▼

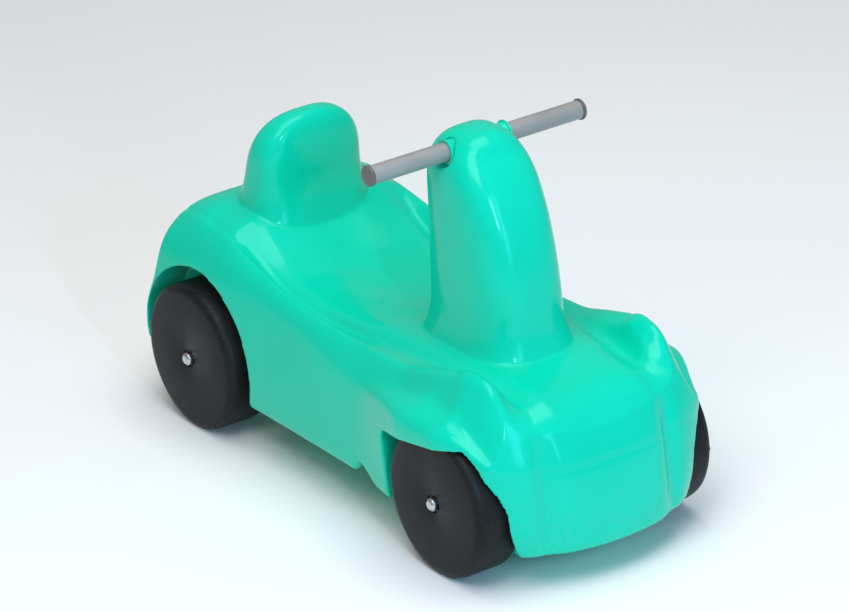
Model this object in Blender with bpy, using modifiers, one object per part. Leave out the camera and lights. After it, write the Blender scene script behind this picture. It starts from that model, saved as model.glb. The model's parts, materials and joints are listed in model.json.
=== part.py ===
"""Toddler ride-on car: a hollow moulded body on two steel axles, with a fixed handlebar.

Metres, +Z up. The front faces -Y and the car's right side is at -X. The origin is on the
ground, under the middle of the car.
"""

import math

import bmesh
import bpy

# Overall layout
WHEELBASE = 0.428
FRONT_OVERHANG = 0.1145  # front axle to the lower edge of the nose
REAR_OVERHANG = 0.101  # rear axle to the tail
WHEEL_TRACK = 0.282  # over the outer faces of the wheels
FIT_GAP = 0.0003  # between faces that touch

# Wheels
WHEEL_RADIUS = 0.077
WHEEL_WIDTH = 0.048
WHEEL_SHOULDER = 0.009  # radius of the rounded edge
WHEEL_WALL = 0.0045  # tread and face of the open-backed wheel
WHEEL_RIBS = 6
WHEEL_RIB_THICKNESS = 0.003
WHEEL_RIB_SETBACK = 0.008  # from the open edge of the tread
WHEEL_EDGE_CHAMFER = 0.002
WHEEL_INNER_CORNER = 0.006
HUB_RADIUS = 0.0130
CAP_SEAT_RADIUS = 0.0095  # shallow seat for the axle cap
CAP_SEAT_DEPTH = 0.0015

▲

→ **WHAT YOU NEED TO DO**: Show the data once more, exactly as it was written.

→ **RESULT FOR THIS TASK**:
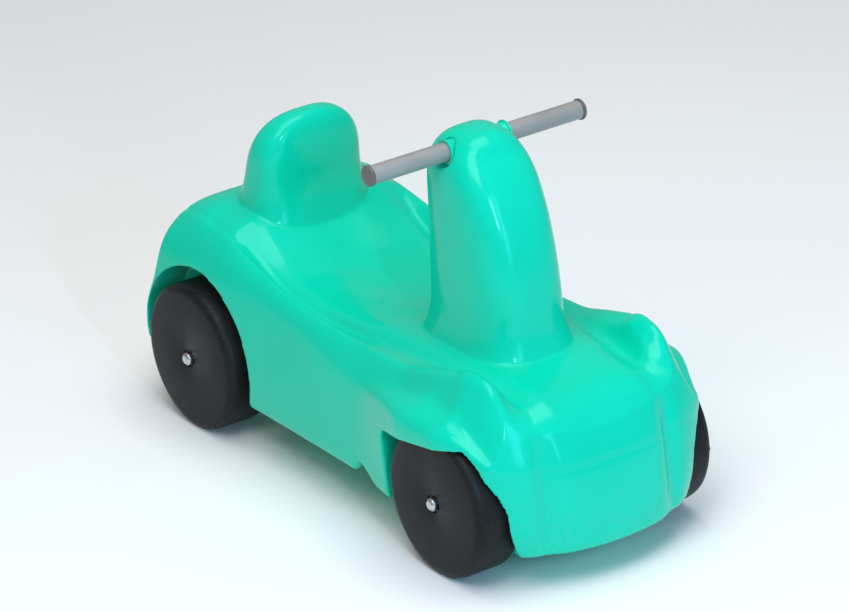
Model this object in Blender with bpy, using modifiers, one object per part. Leave out the camera and lights. After it, write the Blender scene script behind this picture. It starts from that model, saved as model.glb. The model's parts, materials and joints are listed in model.json.
=== part.py ===
"""Toddler ride-on car: a hollow moulded body on two steel axles, with a fixed handlebar.

Metres, +Z up. The front faces -Y and the car's right side is at -X. The origin is on the
ground, under the middle of the car.
"""

import math

import bmesh
import bpy

# Overall layout
WHEELBASE = 0.428
FRONT_OVERHANG = 0.1145  # front axle to the lower edge of the nose
REAR_OVERHANG = 0.101  # rear axle to the tail
WHEEL_TRACK = 0.282  # over the outer faces of the wheels
FIT_GAP = 0.0003  # between faces that touch

# Wheels
WHEEL_RADIUS = 0.077
WHEEL_WIDTH = 0.048
WHEEL_SHOULDER = 0.009  # radius of the rounded edge
WHEEL_WALL = 0.0045  # tread and face of the open-backed wheel
WHEEL_RIBS = 6
WHEEL_RIB_THICKNESS = 0.003
WHEEL_RIB_SETBACK = 0.008  # from the open edge of the tread
WHEEL_EDGE_CHAMFER = 0.002
WHEEL_INNER_CORNER = 0.006
HUB_RADIUS = 0.0130
CAP_SEAT_RADIUS = 0.0095  # shallow seat for the axle cap
CAP_SEAT_DEPTH = 0.0015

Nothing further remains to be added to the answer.